··· DATASET EXCERPT
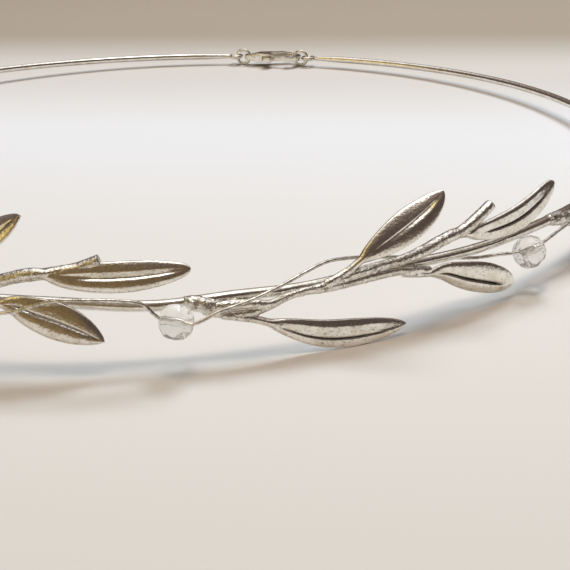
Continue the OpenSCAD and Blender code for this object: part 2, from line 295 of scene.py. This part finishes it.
first_angle = clasp_angle + 360 / (2 * pi) * asin((eye_radius - eye_left) / ring_in_mm) - 360
last_angle = clasp_angle - 360 / (2 * pi) * asin((eye_radius + eye_right) / ring_in_mm)
eye_step = 14
steps = 400
taper = 5
band_points, band_sizes = [], []
for turn in range(340, 20, -eye_step):
    a = radians(180 - turn)
    band_points.append(at_clasp(eye_left + eye_radius * cos(a), eye_radius * sin(a), 0))
    band_sizes.append(eye_thickness)
for i in range(steps + 1):
    angle = first_angle + (last_angle - first_angle) * i / steps
    ends = min(i, steps - i)
    band_points.append(on_ring(angle, 0, wire_height(angle)))
    band_sizes.append(eye_thickness + (band_thickness - eye_thickness) * min(ends / taper, 1))
for turn in range(20, 350, eye_step):
    a = radians(turn)
    band_points.append(at_clasp(eye_right + eye_radius * cos(a), eye_radius * sin(a), 0))
    band_sizes.append(eye_thickness)
ring_wire = draw_wire("ring_wire", band_points, band_sizes, 16, resting)


# The finish of cast and polished silver plate: fine grain, scattered pits, a few dull patches, and
# a painted shade along each leaf's crease, where the mesh says so. It puts out a height for the bump, a
# roughness and a tint.
def cast_finish():
    group = bpy.data.node_groups.new("cast_finish", "ShaderNodeTree")
    face = group.interface
    for name, value in (("Grain", 0.5), ("Pits", 0.3), ("Gloss", 0.12), ("Dullness", 0.2)):
        face.new_socket(name=name, in_out="INPUT", socket_type="NodeSocketFloat").default_value = value
    face.new_socket(name="Height", in_out="OUTPUT", socket_type="NodeSocketFloat")
    face.new_socket(name="Roughness", in_out="OUTPUT", socket_type="NodeSocketFloat")
    face.new_socket(name="Tint", in_out="OUTPUT", socket_type="NodeSocketColor")
    nodes, links = group.nodes, group.links
    given = nodes.new("NodeGroupInput")
    result = nodes.new("NodeGroupOutput")
    place = nodes.new("ShaderNodeTexCoord")

    def speckle(scale, detail, roughness=0.55):
        noise = nodes.new("ShaderNodeTexNoise")
        noise.inputs["Scale"].default_value = scale
        noise.inputs["Detail"].default_value = detail
        noise.inputs["Roughness"].default_value = roughness
        links.new(place.outputs["Object"], noise.inputs["Vector"])
        return noise.outputs["Fac"]

    def work(operation, a, b):
        node = nodes.new("ShaderNodeMath")
        node.operation = operation
        for slot, value in zip(node.inputs, (a, b)):
            if isinstance(value, (int, float)):
                slot.default_value = value
            else:
                links.new(value, slot)
        return node.outputs[0]

    def span(value, low, high, to_low, to_high):
        node = nodes.new("ShaderNodeMapRange")
        node.interpolation_type = "SMOOTHSTEP"
        for slot, given_value in zip(node.inputs, (value, low, high, to_low, to_high)):
            if isinstance(given_value, (int, float)):
                slot.default_value = given_value
            else:
                links.new(given_value, slot)
        return node.outputs[0]

    grain = work("MULTIPLY", speckle(scale=2600, detail=4), given.outputs["Grain"])
    swell = work("MULTIPLY", speckle(scale=700, detail=2), given.outputs["Grain"])
    pits = span(speckle(scale=3400, detail=2, roughness=0.4), 0.60, 0.72, 0, 1)
    pits = work("MULTIPLY", pits, given.outputs["Pits"])
    height = work("SUBTRACT", work("ADD", grain, work("MULTIPLY", swell, 1.6)), work("MULTIPLY", pits, 0.3))
    dull = span(speckle(scale=380, detail=3), 0.35, 0.70, 0, 1)
    rough = work("ADD", given.outputs["Gloss"], work("MULTIPLY", dull, 0.10))
    rough = work("ADD", rough, work("MULTIPLY", pits, 0.35))
    links.new(height, result.inputs["Height"])
    links.new(rough, result.inputs["Roughness"])
    tint = nodes.new("ShaderNodeMix")
    tint.data_type = "RGBA"
    tint.inputs["A"].default_value = (0.91, 0.88, 0.82, 1)
    tint.inputs["B"].default_value = (0.80, 0.75, 0.66, 1)
    links.new(dull, tint.inputs["Factor"])
    patches = span(speckle(scale=1300, detail=5, roughness=0.6), 0.42, 0.62, 0, 1)
    patches = work("MULTIPLY", patches, given.outputs["Dullness"])
    mottled = nodes.new("ShaderNodeMix")
    mottled.data_type = "RGBA"
    mottled.inputs["B"].default_value = (0.30, 0.27, 0.24, 1)
    links.new(patches, mottled.inputs["Factor"])
    links.new(tint.outputs["Result"], mottled.inputs["A"])
    # The painted shade in each leaf's crease, from the mesh, and the pits darken the tint to near black
    crease = nodes.new("ShaderNodeAttribute")
    crease.attribute_name = "painted_crease_shade"
    dark = nodes.new("ShaderNodeMix")
    dark.data_type = "RGBA"
    dark.inputs["B"].default_value = (0.03, 0.022, 0.018, 1)
    links.new(work("MAXIMUM", crease.outputs["Fac"], pits), dark.inputs["Factor"])
    links.new(mottled.outputs["Result"], dark.inputs["A"])
    links.new(dark.outputs["Result"], result.inputs["Tint"])
    return group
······
# OBJECTIVE:
Copy the material above, line for line.

# RESPONSE BELOW:
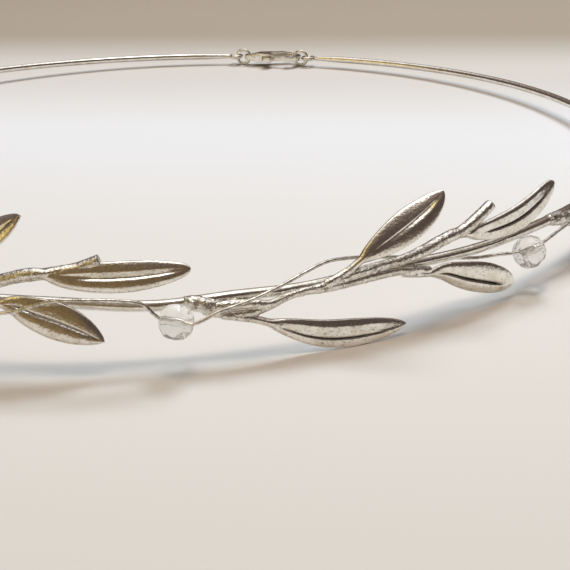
Continue the OpenSCAD and Blender code for this object: part 2, from line 295 of scene.py. This part finishes it.
first_angle = clasp_angle + 360 / (2 * pi) * asin((eye_radius - eye_left) / ring_in_mm) - 360
last_angle = clasp_angle - 360 / (2 * pi) * asin((eye_radius + eye_right) / ring_in_mm)
eye_step = 14
steps = 400
taper = 5
band_points, band_sizes = [], []
for turn in range(340, 20, -eye_step):
    a = radians(180 - turn)
    band_points.append(at_clasp(eye_left + eye_radius * cos(a), eye_radius * sin(a), 0))
    band_sizes.append(eye_thickness)
for i in range(steps + 1):
    angle = first_angle + (last_angle - first_angle) * i / steps
    ends = min(i, steps - i)
    band_points.append(on_ring(angle, 0, wire_height(angle)))
    band_sizes.append(eye_thickness + (band_thickness - eye_thickness) * min(ends / taper, 1))
for turn in range(20, 350, eye_step):
    a = radians(turn)
    band_points.append(at_clasp(eye_right + eye_radius * cos(a), eye_radius * sin(a), 0))
    band_sizes.append(eye_thickness)
ring_wire = draw_wire("ring_wire", band_points, band_sizes, 16, resting)


# The finish of cast and polished silver plate: fine grain, scattered pits, a few dull patches, and
# a painted shade along each leaf's crease, where the mesh says so. It puts out a height for the bump, a
# roughness and a tint.
def cast_finish():
    group = bpy.data.node_groups.new("cast_finish", "ShaderNodeTree")
    face = group.interface
    for name, value in (("Grain", 0.5), ("Pits", 0.3), ("Gloss", 0.12), ("Dullness", 0.2)):
        face.new_socket(name=name, in_out="INPUT", socket_type="NodeSocketFloat").default_value = value
    face.new_socket(name="Height", in_out="OUTPUT", socket_type="NodeSocketFloat")
    face.new_socket(name="Roughness", in_out="OUTPUT", socket_type="NodeSocketFloat")
    face.new_socket(name="Tint", in_out="OUTPUT", socket_type="NodeSocketColor")
    nodes, links = group.nodes, group.links
    given = nodes.new("NodeGroupInput")
    result = nodes.new("NodeGroupOutput")
    place = nodes.new("ShaderNodeTexCoord")

    def speckle(scale, detail, roughness=0.55):
        noise = nodes.new("ShaderNodeTexNoise")
        noise.inputs["Scale"].default_value = scale
        noise.inputs["Detail"].default_value = detail
        noise.inputs["Roughness"].default_value = roughness
        links.new(place.outputs["Object"], noise.inputs["Vector"])
        return noise.outputs["Fac"]

    def work(operation, a, b):
        node = nodes.new("ShaderNodeMath")
        node.operation = operation
        for slot, value in zip(node.inputs, (a, b)):
            if isinstance(value, (int, float)):
                slot.default_value = value
            else:
                links.new(value, slot)
        return node.outputs[0]

    def span(value, low, high, to_low, to_high):
        node = nodes.new("ShaderNodeMapRange")
        node.interpolation_type = "SMOOTHSTEP"
        for slot, given_value in zip(node.inputs, (value, low, high, to_low, to_high)):
            if isinstance(given_value, (int, float)):
                slot.default_value = given_value
            else:
                links.new(given_value, slot)
        return node.outputs[0]

    grain = work("MULTIPLY", speckle(scale=2600, detail=4), given.outputs["Grain"])
    swell = work("MULTIPLY", speckle(scale=700, detail=2), given.outputs["Grain"])
    pits = span(speckle(scale=3400, detail=2, roughness=0.4), 0.60, 0.72, 0, 1)
    pits = work("MULTIPLY", pits, given.outputs["Pits"])
    height = work("SUBTRACT", work("ADD", grain, work("MULTIPLY", swell, 1.6)), work("MULTIPLY", pits, 0.3))
    dull = span(speckle(scale=380, detail=3), 0.35, 0.70, 0, 1)
    rough = work("ADD", given.outputs["Gloss"], work("MULTIPLY", dull, 0.10))
    rough = work("ADD", rough, work("MULTIPLY", pits, 0.35))
    links.new(height, result.inputs["Height"])
    links.new(rough, result.inputs["Roughness"])
    tint = nodes.new("ShaderNodeMix")
    tint.data_type = "RGBA"
    tint.inputs["A"].default_value = (0.91, 0.88, 0.82, 1)
    tint.inputs["B"].default_value = (0.80, 0.75, 0.66, 1)
    links.new(dull, tint.inputs["Factor"])
    patches = span(speckle(scale=1300, detail=5, roughness=0.6), 0.42, 0.62, 0, 1)
    patches = work("MULTIPLY", patches, given.outputs["Dullness"])
    mottled = nodes.new("ShaderNodeMix")
    mottled.data_type = "RGBA"
    mottled.inputs["B"].default_value = (0.30, 0.27, 0.24, 1)
    links.new(patches, mottled.inputs["Factor"])
    links.new(tint.outputs["Result"], mottled.inputs["A"])
    # The painted shade in each leaf's crease, from the mesh, and the pits darken the tint to near black
    crease = nodes.new("ShaderNodeAttribute")
    crease.attribute_name = "painted_crease_shade"
    dark = nodes.new("ShaderNodeMix")
    dark.data_type = "RGBA"
    dark.inputs["B"].default_value = (0.03, 0.022, 0.018, 1)
    links.new(work("MAXIMUM", crease.outputs["Fac"], pits), dark.inputs["Factor"])
    links.new(mottled.outputs["Result"], dark.inputs["A"])
    links.new(dark.outputs["Result"], result.inputs["Tint"])
    return group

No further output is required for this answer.